The president of the industry association that represents U.S. aluminum producers said he is disappointed that Trump did not listen to domestic producers, who have been lobbying against imposing the Section 232 tariffs.

“After years of complex negotiations and hard work by government, industry and other leaders across North America to make the U.S.-Mexico-Canada Agreement a reality, this ill-advised action on a key trading partner undermines the deal’s benefits at a time when U.S. businesses and consumers can least afford it,” said Tom Dobbins, president and CEO of the Aluminum Association.

Dobbins said reports of a surge of aluminum imports from Canada are grossly exaggerated. 

Shades of NAFTA

Chris Sands, director of the Canada Institute at the Woodrow Wilson International Centre for Scholars in Washington, D.C., says aluminum is being used as a cudgel in a trade dispute is reminiscent of the role softwood lumber played in the lead up to the first Canada-U.S. free trade deal a generation ago.
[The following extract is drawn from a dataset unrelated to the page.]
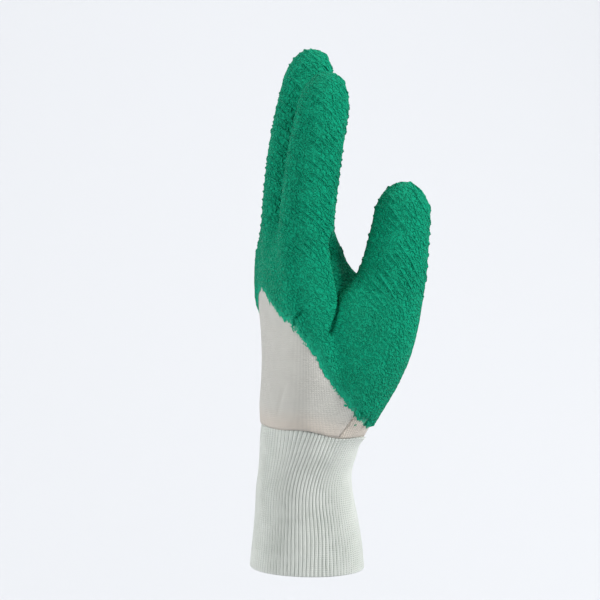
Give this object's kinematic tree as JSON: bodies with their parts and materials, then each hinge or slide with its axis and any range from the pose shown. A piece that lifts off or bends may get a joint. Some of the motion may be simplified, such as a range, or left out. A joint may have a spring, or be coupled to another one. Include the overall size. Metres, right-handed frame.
{
  "type": "protective work glove",
  "caption": "Left-hand knitted work glove with crinkled latex over palm, thumb and fingers, bare knit back and ribbed wrist, held in its worn form.",
  "frame": {"origin": "middle of the wrist opening, in the plane of the hem", "axes": "+X out of the palm, -Y towards the thumb side, +Y towards the little finger, +Z from the wrist to the fingertips"},
  "size_m": [0.0823, 0.1121, 0.2626],
  "materials": {
    "cotton": "undyed cotton jersey, matt",
    "latex": "green natural latex, crinkled, satin",
    "rib_knit": "pale rib knit, matt"
  },
  "bodies": {
    "root": {"liner_palm": "cotton", "liner_forefinger": "cotton", "liner_middle_finger": "cotton", "liner_ring_finger": "cotton", "liner_little_finger": "cotton", "liner_thumb": "cotton", "latex_coating": "latex", "knit_cuff": "rib_knit"}
  },
  "joints": []
}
Disputes over softwood lumber threatened to derail that deal at the time, which is why both sides agreed to carve out the issue from a broader agreement, a decision which caused the issue to fester for years since it wasn’t included in the agreed-upon rules.
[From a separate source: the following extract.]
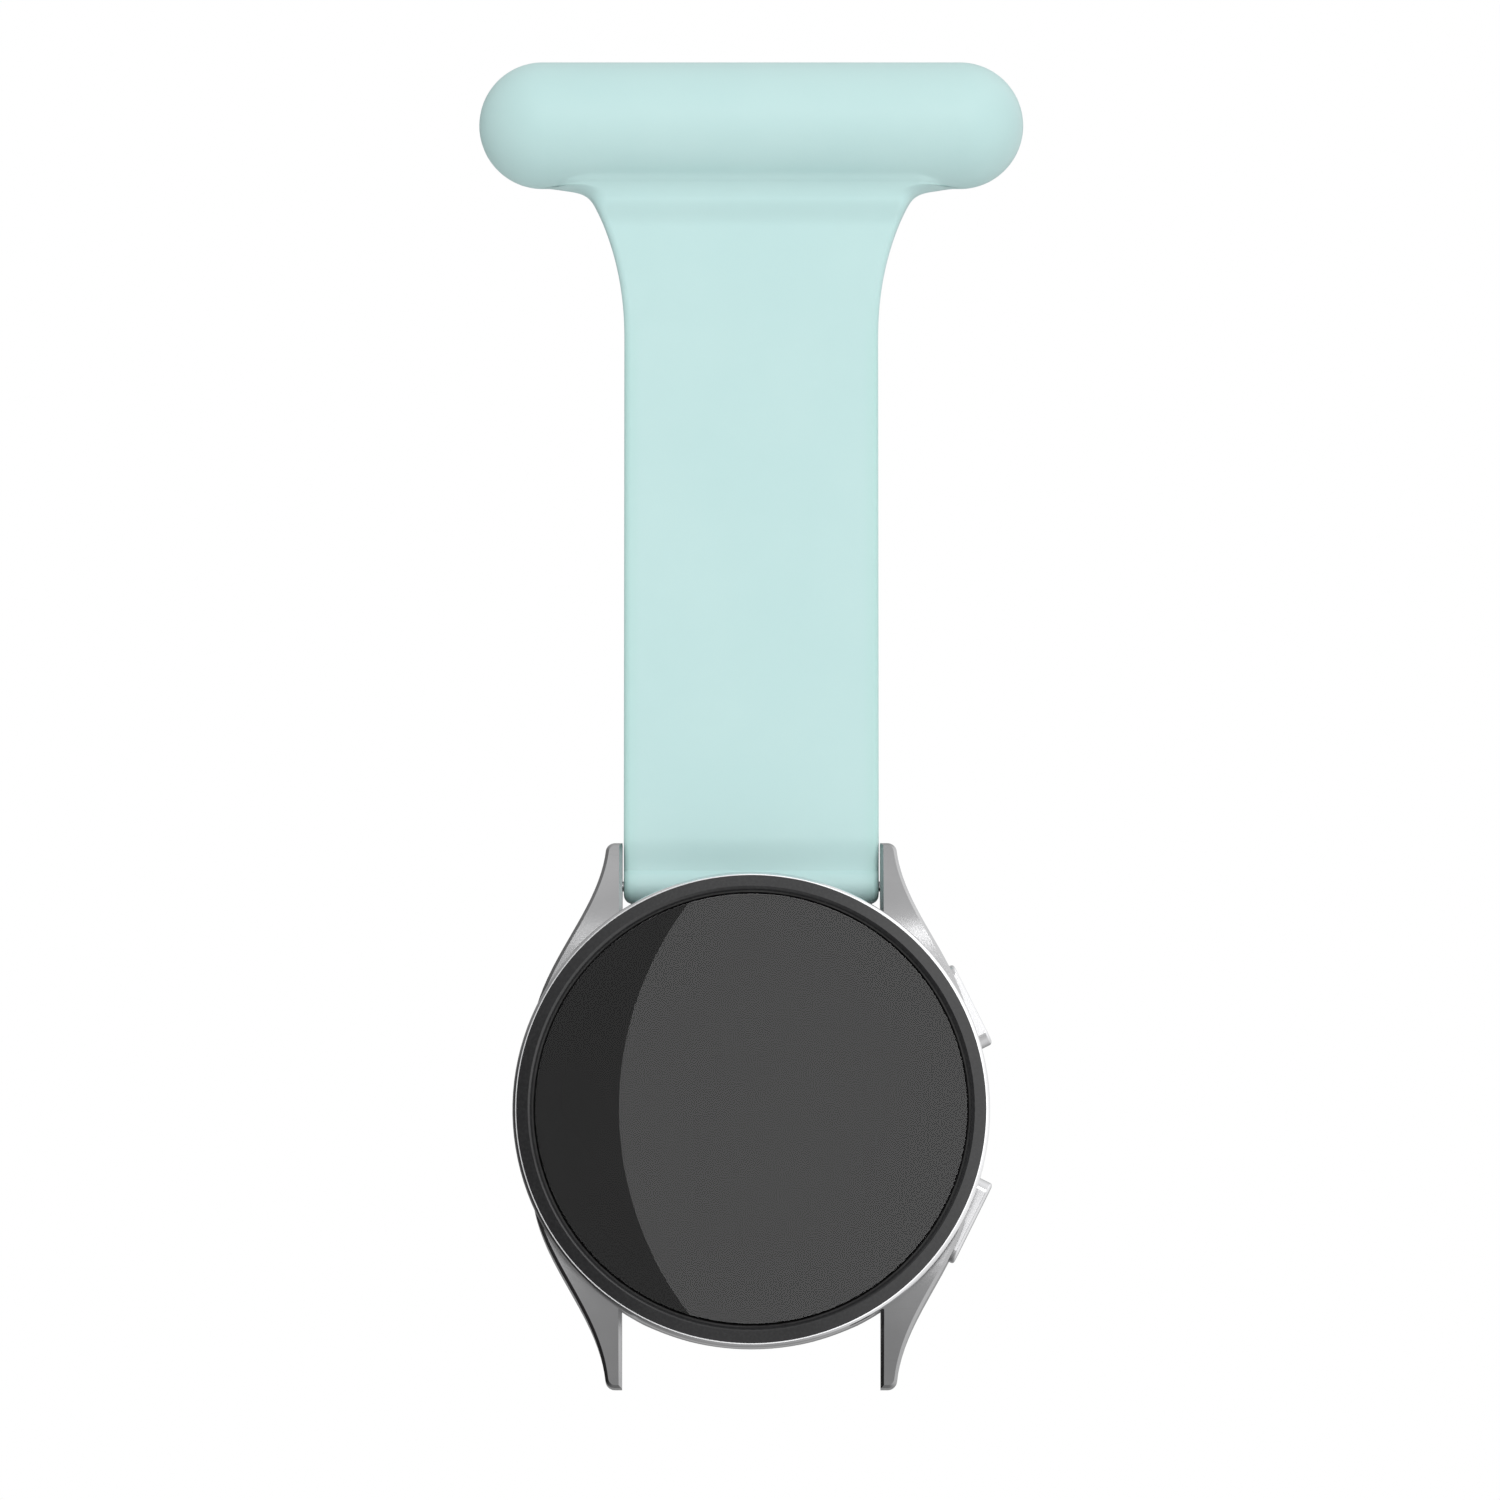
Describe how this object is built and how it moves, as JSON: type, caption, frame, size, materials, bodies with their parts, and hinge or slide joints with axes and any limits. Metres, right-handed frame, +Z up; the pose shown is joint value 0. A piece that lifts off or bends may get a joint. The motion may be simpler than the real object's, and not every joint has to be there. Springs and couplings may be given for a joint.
{
  "type": "fob watch",
  "caption": "Round touch-screen fob watch hung by a spring bar from a soft strap whose round-ended top bar hides a garment pin.",
  "frame": {"origin": "middle of the garment pin needle, on its axis", "axes": "+X along the needle towards its point, +Z up the hanging strap, -Y out of the display"},
  "size_m": [0.043, 0.0118, 0.105],
  "materials": {
    "silicone": "soft satin",
    "pin_steel": "plated",
    "bar_steel": "turned",
    "case_metal": "bead blasted, anodised",
    "bezel_metal": "polished",
    "trim_black": "gloss",
    "cover_glass": "polished",
    "seal_rubber": "matte",
    "bond": "matte",
    "panel_black": "gloss",
    "plate_steel": "rolled",
    "ribbon": "satin",
    "rear_shell": "satin",
    "rear_glass": "polished",
    "electrode": "coated",
    "board": "solder mask",
    "chip": "moulded",
    "lamp": "clear",
    "copper": "enamelled",
    "ferrite": "matte",
    "cell_foil": "foil",
    "foam": "foam",
    "tray_plastic": "moulded",
    "motor_steel": "drawn"
  },
  "bodies": {
    "fob_bar": {"strap_upper": "silicone", "pin_base_plate": "pin_steel", "pin_hinge_rivet": "pin_steel", "pin_catch_housing": "pin_steel"},
    "needle": {"pin_needle": "pin_steel"},
    "catch": {"pin_catch_roller": "pin_steel"},
    "strap_end": {"strap_lower": "silicone", "spring_bar_tube": "bar_steel", "spring_bar_spring": "bar_steel"},
    "tip_left": {"spring_bar_tip_left": "bar_steel"},
    "tip_right": {"spring_bar_tip_right": "bar_steel", "quick_release_lever": "bar_steel"},
    "upper_key": {"upper_button": "case_metal", "upper_button_seal": "seal_rubber", "upper_button_clip": "bar_steel", "upper_button_nub": "tray_plastic"},
    "lower_key": {"lower_button": "case_metal", "lower_button_seal": "seal_rubber", "lower_button_clip": "bar_steel", "lower_button_nub": "tray_plastic"},
    "haptic": {"haptic_mass": "motor_steel"},
    "watch": {"antenna": "copper", "battery": "cell_foil", "battery_pad": "foam", "bezel_ring": "bezel_metal", "board_chips": "chip", "board_sockets": "tray_plastic", "button_flex": "ribbon", "case_band": "case_metal", "charging_coil": "copper", "cover_glass": "cover_glass", "display_flex": "ribbon", "display_plate": "plate_steel", "ferrite_sheet": "ferrite", "glass_adhesive": "bond", "glass_gasket": "seal_rubber", "haptic_can": "motor_steel", "inner_tray": "tray_plastic", "light_barrier": "chip", "lower_button_switch": "chip", "lug_lower_left": "case_metal", "lug_lower_right": "case_metal", "lug_upper_left": "case_metal", "lug_upper_right": "case_metal", "main_board": "board", "microphone": "plate_steel", "oled_panel": "panel_black", "processor": "chip", "rear_cover": "rear_shell", "rear_crystal": "rear_glass", "rear_electrodes": "electrode", "rear_screws": "pin_steel", "rear_seal": "seal_rubber", "sensor_board": "board", "sensor_leds": "lamp", "shield_can": "plate_steel", "speaker": "tray_plastic", "trim_ring": "trim_black", "upper_button_switch": "chip"}
  },
  "joints": [
    {"name": "pin_open", "type": "hinge", "parent": "fob_bar", "child": "needle", "pos_m": [-0.014, 0, 0], "axis": [0, 0, 1], "range_deg": [0, 75]},
    {"name": "catch_turn", "type": "hinge", "parent": "fob_bar", "child": "catch", "pos_m": [0.0132, 0, 0], "axis": [1, 0, 0], "range_deg": [0, 100]},
    {"name": "strap_flex", "type": "hinge", "parent": "fob_bar", "child": "strap_end", "pos_m": [0, -0.004, -0.032], "axis": [-1, 0, 0], "range_deg": [-25, 75], "stiffness_Nm_per_rad": 0.0011},
    {"name": "watch_swing", "type": "hinge", "parent": "strap_end", "child": "watch", "pos_m": [0, -0.004, -0.0605], "axis": [-1, 0, 0], "range_deg": [-60, 40]},
    {"name": "tip_left_push", "type": "slide", "parent": "strap_end", "child": "tip_left", "axis": [1, 0, 0], "range_m": [0, 0.0013], "stiffness_N_per_m": 600, "springref_m": -0.0012, "deforming": ["spring_bar_spring"]},
    {"name": "tip_right_push", "type": "slide", "parent": "strap_end", "child": "tip_right", "axis": [-1, 0, 0], "range_m": [0, 0.0013], "stiffness_N_per_m": 600, "springref_m": -0.0012, "deforming": ["spring_bar_spring"]},
    {"name": "upper_button_press", "type": "slide", "parent": "watch", "child": "upper_key", "axis": [-0.8949, 0, -0.4462], "range_m": [0, 0.00035], "stiffness_N_per_m": 1200, "springref_m": -0.0005},
    {"name": "lower_button_press", "type": "slide", "parent": "watch", "child": "lower_key", "axis": [-0.8949, 0, 0.4462], "range_m": [0, 0.00035], "stiffness_N_per_m": 1200, "springref_m": -0.0005},
    {"name": "haptic_shake", "type": "slide", "parent": "watch", "child": "haptic", "axis": [0, -1, 0], "range_m": [-0.00025, 0.00025], "stiffness_N_per_m": 20}
  ]
}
“We temporarily resolve the dispute, we got our big trade deal [but] we then went back to the trade war,” Sands said in an interview with CBC News.

Similarly here, the aluminum tariffs were excluded from the comprehensive trade deal that the U.S. and Canada and Mexico agreed to in 2019. “As soon as Canada’s parliament, the U.S. Congress and the Mexican Congress approved the [USMCA] deal he’s gone back to the trade war that he interrupted in order to get a deal.”

Opposition blames Liberal government

Opposition politicians moved quickly to blame the Liberal government for not standing up to the U.S. president.

“Justin Trudeau has once again let down Canada’s aluminum workers,” read a joint statement from four Conservative MPs, including international trade critic Randy Hoback and Canada-U.S. relations critic Colin Carrie.

“The US administration has been foreshadowing new tariffs on Canadian aluminum for weeks, so why didn’t the Trudeau government take action to protect Canadian workers?”

The Conservatives said Ottawa should immediately retaliate to send a clear message to the U.S.

“Unfortunately, the Trudeau government has put Canada in a weaker position to combat these tariffs, after the concessions they made during the last round of American trade action,” the statement said. “Canada can only retaliate on like products, putting our country at a strategic disadvantage.”

NDP critic for international trade, Daniel Blaikie, said it’s Canadian aluminum workers who will be hurt by what he called Trump’s “electioneering” and the Trudeau government’s “lack of action.”

“The federal government has known for weeks that this was in the works,” said Blaikie. “Now they owe it to Canadian aluminum workers to release a plan for how they’ll help protect their livelihoods until we have a more reliable partner in the White House.”